Over time, Cameron didn’t just leave her shell, but demolished it. Liv and Maddie, in which Cameron pulled double duty as popular tomboy Maddie and giggly fashionista Liv, proved to be a major learning experience, and not just in its technical challenges (playing twins, it turns out, is not so easy). The series and its popularity offered an accelerated education for Cameron as a nascent star meeting the world, despite simultaneously playing catch-up to figure out who, exactly, the world was meeting. “The first time I got recognized, I had a panic attack and had to go into a Nordstrom for half an hour and cry,” she says, now laughing. “Humans are not evolutionarily prepared to get that much attention.” Somewhere between the whirlwinds of her TV series and the instant boom of the highly-rated Descendants, Cameron found herself. “It’s lovely now, because I’m very stable in myself. As a person who loves people, there’s a large part of you that wants to stop and connect, because human connection is absolutely addictive and the best part of it all. Even when you are anxious, even when you’re running late and catching a flight and you’re absolutely going to lose that job if you don’t make this plane, I’ll see a little girl in the corner holding her iPhone, and I will absolutely want to be like, ‘Come to me!’ I would never want to take that part away from my job.”

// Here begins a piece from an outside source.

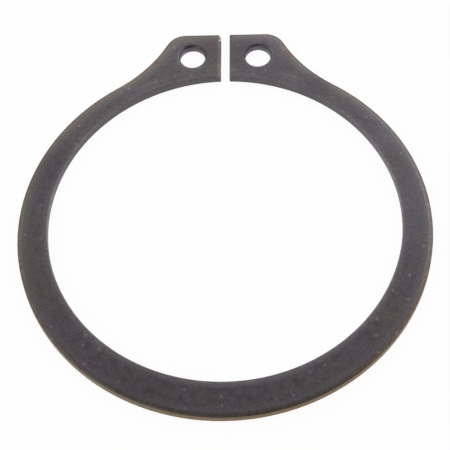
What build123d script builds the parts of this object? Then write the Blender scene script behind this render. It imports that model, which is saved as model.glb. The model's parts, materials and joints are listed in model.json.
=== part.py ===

In the coming year, there’s likely to be more coming down the Disney Channel pike, but Cameron is at a point in her career where she’s considering life on the other side. Hairspray Live! certainly helped, announcing her to the larger community as a voice to watch in the theater world. (Casting directors, take note: She’s not a fan of the ingénue roles.) There’s a possible Broadway run on the horizon, along with a debut studio album and attachment to two big-ticket movies, all of which should put her on a path well beyond Disney Channel, if all goes according to plan. At the moment, though, everything is hush-hush—excluding, of course, the millions of fans already clamoring for her next move.